▶ WORK TO DO
Take the material below and write it all out again exactly.

▶ SOURCE EXCERPT
◆ ◆ ◆ ◆

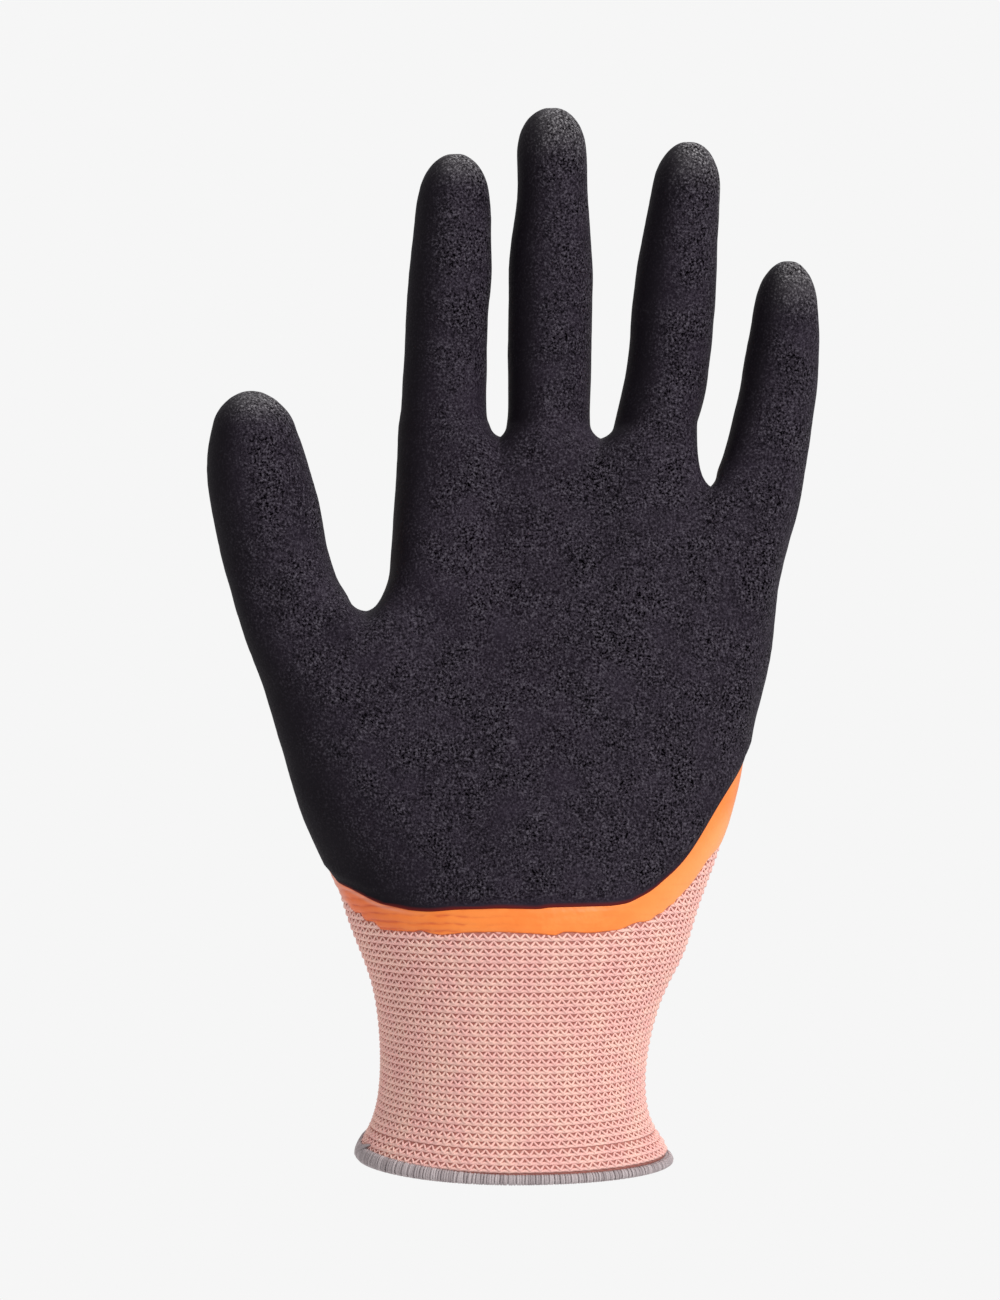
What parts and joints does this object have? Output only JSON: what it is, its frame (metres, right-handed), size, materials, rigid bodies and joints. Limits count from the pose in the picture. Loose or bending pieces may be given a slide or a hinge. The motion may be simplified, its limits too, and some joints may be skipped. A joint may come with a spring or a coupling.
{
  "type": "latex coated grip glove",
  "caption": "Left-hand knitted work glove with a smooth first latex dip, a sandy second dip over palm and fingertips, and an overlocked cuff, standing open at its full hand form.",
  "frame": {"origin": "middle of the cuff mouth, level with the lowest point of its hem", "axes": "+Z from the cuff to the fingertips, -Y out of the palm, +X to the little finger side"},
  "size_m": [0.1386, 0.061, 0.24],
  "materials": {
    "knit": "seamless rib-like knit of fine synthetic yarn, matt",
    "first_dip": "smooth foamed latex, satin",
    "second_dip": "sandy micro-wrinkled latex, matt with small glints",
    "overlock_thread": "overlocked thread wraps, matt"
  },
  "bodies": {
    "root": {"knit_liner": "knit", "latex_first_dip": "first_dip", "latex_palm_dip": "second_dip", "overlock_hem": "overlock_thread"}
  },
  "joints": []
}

◆ ◆ ◆ ◆

▶ COMPLETE OUTPUT
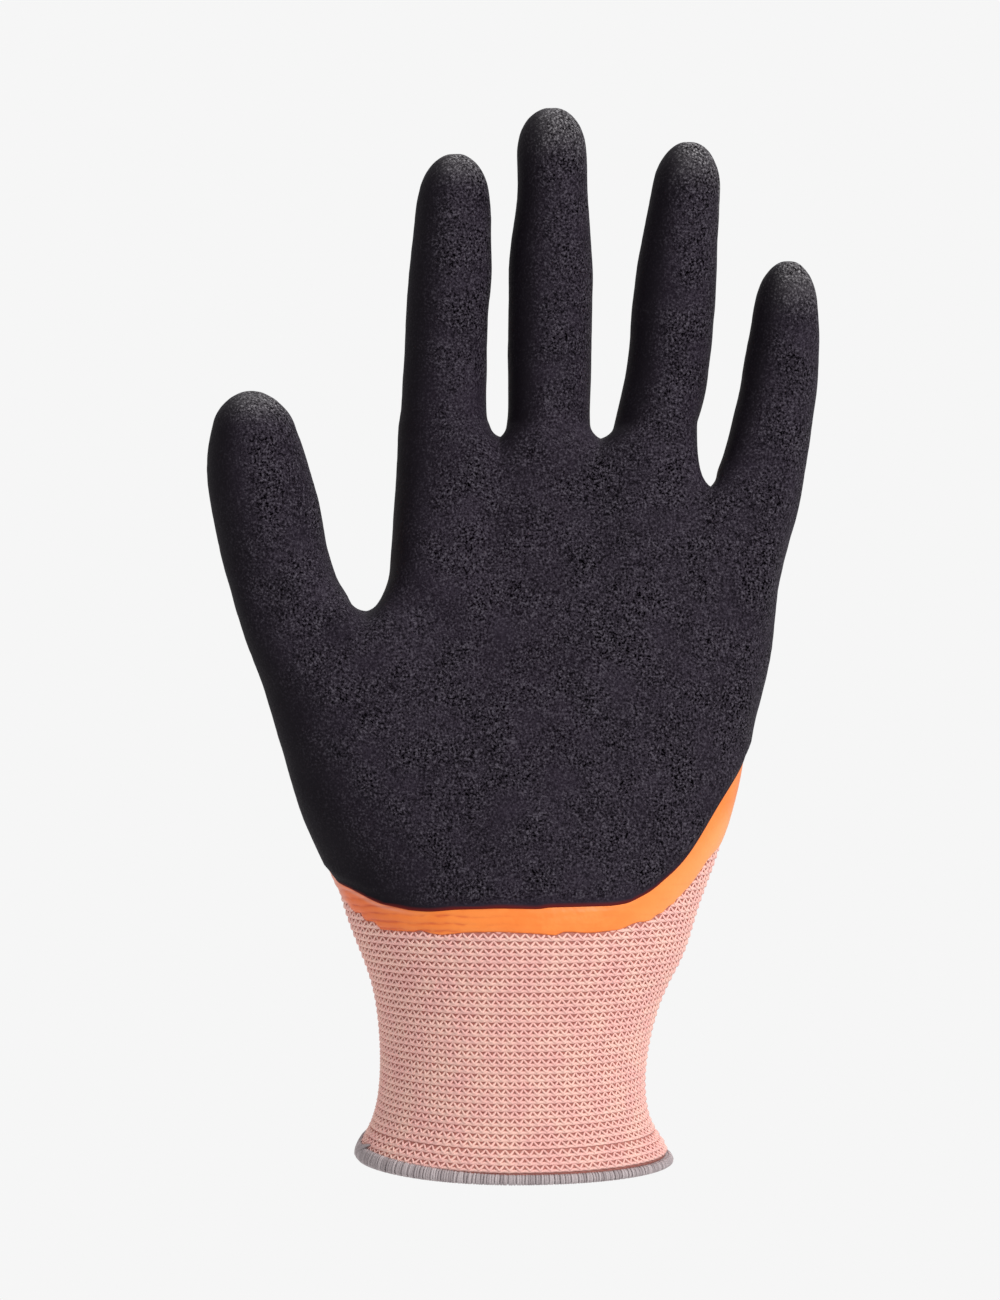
What parts and joints does this object have? Output only JSON: what it is, its frame (metres, right-handed), size, materials, rigid bodies and joints. Limits count from the pose in the picture. Loose or bending pieces may be given a slide or a hinge. The motion may be simplified, its limits too, and some joints may be skipped. A joint may come with a spring or a coupling.
{
  "type": "latex coated grip glove",
  "caption": "Left-hand knitted work glove with a smooth first latex dip, a sandy second dip over palm and fingertips, and an overlocked cuff, standing open at its full hand form.",
  "frame": {"origin": "middle of the cuff mouth, level with the lowest point of its hem", "axes": "+Z from the cuff to the fingertips, -Y out of the palm, +X to the little finger side"},
  "size_m": [0.1386, 0.061, 0.24],
  "materials": {
    "knit": "seamless rib-like knit of fine synthetic yarn, matt",
    "first_dip": "smooth foamed latex, satin",
    "second_dip": "sandy micro-wrinkled latex, matt with small glints",
    "overlock_thread": "overlocked thread wraps, matt"
  },
  "bodies": {
    "root": {"knit_liner": "knit", "latex_first_dip": "first_dip", "latex_palm_dip": "second_dip", "overlock_hem": "overlock_thread"}
  },
  "joints": []
}